If you describe a hydrogen atom's quantum state as a combination of its states of relative motion (motion of the electron and proton with respect to the common center of mass) and collective motion (the motion of the atom as a whole through space), the momentum operator for the collective motion commutes with the position operator of relative motion, and vice versa. Therefore you can in principle know the position of the whole atom's center of mass precisely while at the same time knowing the momentum components of relative motion precisely, too, but that would be a rather crazy quantum state because the electron density distribution around the nucleus would be spread evenly across an infinite volume of space.

What is the "momentum operator" and what do you mean that it "commutes with the position operator of relative motion"?? Also, what is the atom's "center of mass"? And what do you mean that the "electron density distribution would be spread evenly across an infinite volume of space"?

 

[science_rules]

This is true, but neither of these operators are position or momentum operators for the electron in the atom. They are operators for different subsystems of the complete system (the atom), whose dynamics are uncoupled, which is why they commute.
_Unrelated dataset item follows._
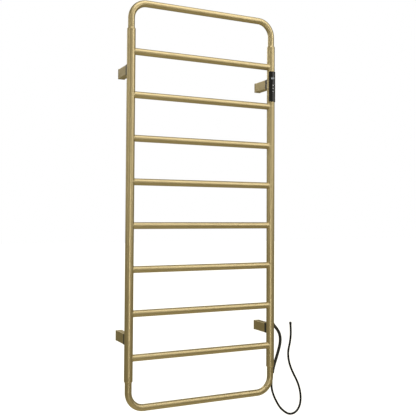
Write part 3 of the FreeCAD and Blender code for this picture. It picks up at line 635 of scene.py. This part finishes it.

Can you explain this in simpler words? What is an "operator" and what do you mean by "different subsystems" and "dynamics are uncoupled which is why they commute"? I don't know what an operator is, and I also don't know what a subsystem or uncoupled dynamics is. Why do they commute from uncoupled dynamics, whatever that is?

 

[PeterDonis]

Can you explain this in simpler words?

Not without giving you a course on quantum mechanics; these are all basic QM terms. I would suggest working your way through a QM textbook. I have found Ballentine's QM textbook (which I believe you can find PDFs of online) to be a fairly good one.

 

[science_rules]

okay, thanks

Not without giving you a course on quantum mechanics; these are all basic QM terms. I would suggest working your way through a QM textbook. I have found Ballentine's QM textbook (which I believe you can find PDFs of online) to be a fairly good one.